Jimmy Wales, the iconoclastic founder of Wikipedia, made a troubling announcement at the seventh annual Wikipedia conference: Nobody wants to edit Wikipedia anymore. Is Wikipedia going to shrivel up and fade away?
Wales told the AP that the number of Wikipedia editors is slowly dwindling. "We are not replenishing our ranks," he said, "it is not a crisis, but I consider it to be important." According to Wales a lot of the core Wikipedians have simply aged out, got married and found that they have better things to do with their time. Previous rumors of Wikipedias demise have focused on a lack of any new stuff to add; but this seems like a real existential threat.
Wikipedia needs to get cool again, somehow. When Wikipedia launched in the early naughts it was attractively subversive—it pissed off your teachers, journalists and any square over 40, basically. Idealistic young nerds flocked to the site with that early web 2.0 communitarian fervor. But new editors aren't showing up at the same rate. After years at the top result on practically every Google search, Wikipedia has lost its urgency. Kids who were in 8th grade in 2004 have gone through their entire high school and college careers consulting (i.e. plagiarizing) Wikipedia; to them, Wikipedia is a dull black box—editing it seems just a bit more possible than making revisions to Pride and Prejudice.

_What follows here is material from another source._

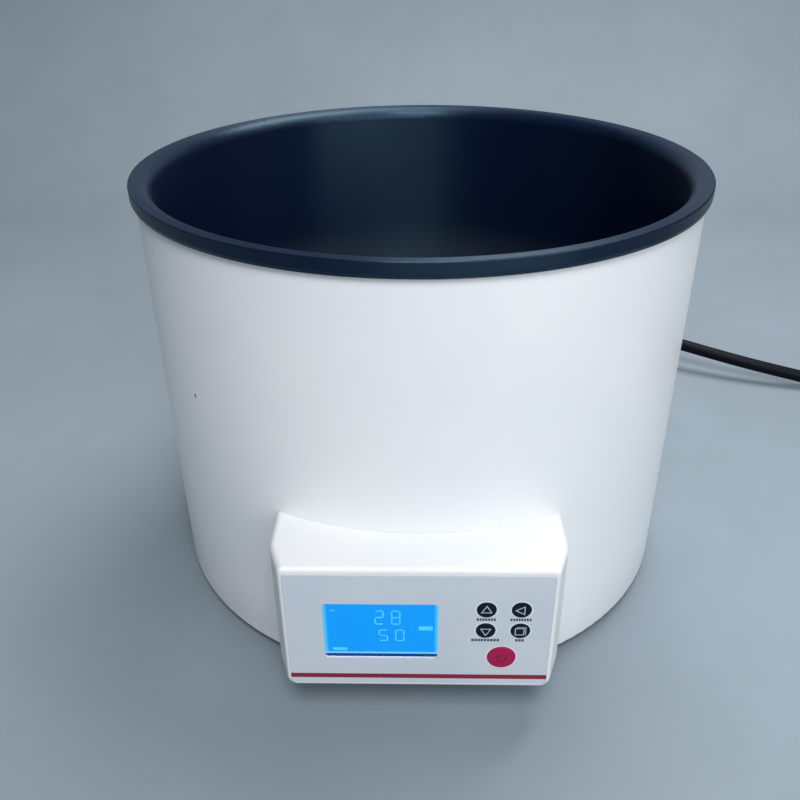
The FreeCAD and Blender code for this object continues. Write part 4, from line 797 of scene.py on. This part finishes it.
@dataclass
class Studio:
    """The camera, the pale floor and backdrop, and the soft light."""

    camera_place: tuple[float, float, float] = (0.0, -0.4117, 0.3176)
    pitch: float = 0.5284
    yaw: float = -0.0261
    roll: float = -0.0113
    focal_pixels: float = 831.80
    picture_pixels: float = 800.0
    sensor: float = 36.0
    clip: tuple[float, float] = (0.01, 20.0)
    half_width: float = 3.0
    near_edge: float = -2.0
    wall: float = 0.9
    wall_top: float = 2.4
    bend: float = 0.34
    bend_steps: int = 24
    floor_colour: Colour = shade(126, 139, 148)
    clouded_colour: Colour = shade(131, 144, 154)
    clouds: Pattern = Pattern(6.0, 5.0, 0.6)
    paper_roughness: float = 0.85
    room_colour: Colour = shade(236, 240, 243)
    room_strength: float = 0.2
    lamp_target: tuple[float, float, float] = (0.0, 0.0, 0.1)
    lamps: tuple[Lamp, ...] = (
        Lamp("overhead_lamp", (0.3, 0.42, 1.3), 0.7, 15.5),
        Lamp("right_lamp", (1.0, -1.46, 0.9), 1.3, 14.3),
        Lamp("front_lamp", (0.03, -0.85, 1.3), 0.5, 12.6),
    )

    def camera(self) -> None:
        """Places the camera at the viewing angle of the photograph."""
        tilt_cos, tilt_sin = math.cos(self.pitch), math.sin(self.pitch)
        ahead = Vector((math.sin(self.yaw) * tilt_cos, math.cos(self.yaw) * tilt_cos, -tilt_sin))
        right = Vector((math.cos(self.yaw), -math.sin(self.yaw), 0.0))
        above = right.cross(ahead)
        turn_cos, turn_sin = math.cos(self.roll), math.sin(self.roll)
        across = right * turn_cos + above * turn_sin
        up = above * turn_cos - right * turn_sin
        data = bpy.data.cameras.new("camera")
        data.sensor_width = self.sensor
        data.lens = self.focal_pixels / self.picture_pixels * self.sensor
        data.clip_start, data.clip_end = self.clip
        camera = bpy.data.objects.new("camera", data)
        basis = Matrix((across, up, -ahead)).transposed().to_4x4()
        camera.matrix_world = Matrix.Translation(self.camera_place) @ basis
        bpy.context.scene.collection.objects.link(camera)
        bpy.context.scene.camera = camera
        LOG.info("placed the camera")

    def backdrop(self) -> None:
        """Makes the floor, which curves up into a plain wall behind the bath."""
        shape = bmesh.new()
        side, bend_start = -self.half_width, self.wall - self.bend
        near = shape.verts.new((side, self.near_edge, 0.0))
        far = shape.verts.new((side, bend_start, 0.0))
        shape.edges.new((near, far))
        curve = bmesh.ops.spin(shape, geom=[far], axis=(1, 0, 0), cent=(side, bend_start, self.bend),
                               angle=math.pi / 2, steps=self.bend_steps, use_merge=False)
        top = shape.verts.new((side, self.wall, self.wall_top))
        shape.edges.new((curve["geom_last"][0], top))
        grown = bmesh.ops.extrude_edge_only(shape, edges=list(shape.edges))
        moved = [v for v in grown["geom"] if isinstance(v, bmesh.types.BMVert)]
        bmesh.ops.translate(shape, vec=(2 * self.half_width, 0.0, 0.0), verts=moved)
        bmesh.ops.recalc_face_normals(shape, faces=shape.faces)
        mesh = bpy.data.meshes.new("backdrop")
        shape.to_mesh(mesh)
        shape.free()
        for polygon in mesh.polygons:
            polygon.use_smooth = True
        backdrop = bpy.data.objects.new("backdrop", mesh)
        bpy.context.scene.collection.objects.link(backdrop)
        recipe = Recipe("backdrop_paper")
        cloud = recipe.patches(self.clouds)
        recipe.set("Base Color", recipe.mix(cloud, self.floor_colour, self.clouded_colour))
        recipe.set("Roughness", self.paper_roughness)
        mesh.materials.append(recipe.material)
        LOG.info("built the backdrop")

    def light(self) -> None:
        """Sets the soft lamps and the plain fill of the room."""
        scene = bpy.context.scene
        scene.view_settings.view_transform = "Standard"
        scene.world = bpy.data.worlds.new("room")
        scene.world.use_nodes = True
        fill = scene.world.node_tree.nodes["Background"].inputs
        fill["Color"].default_value = (*self.room_colour, 1.0)
        fill["Strength"].default_value = self.room_strength
        for lamp in self.lamps:
            lamp.build(self.lamp_target)
        LOG.info("set the light")

    def build(self) -> None:
        """Builds the whole studio."""
        self.camera()
        self.backdrop()
        self.light()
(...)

And Twitter and Facebook have sucked up all the cognitive surplus younger internet users might have once devoted to building up Wikipedia and shattered it into a million fleeting hashtags. Wikipedia should try to somehow harness the new fickle hive mind: Remember when hordes of Beliebers descended on Esperanza Spalding's Wikipedia page and ravaged it after she beat out Justin Bieber for the Grammy? All you've got to do is get 15-year-old girls as interested in, say, Princess Alexandra of Saxe-Coburg and Gotha. Good luck with that, Jimmy Wales!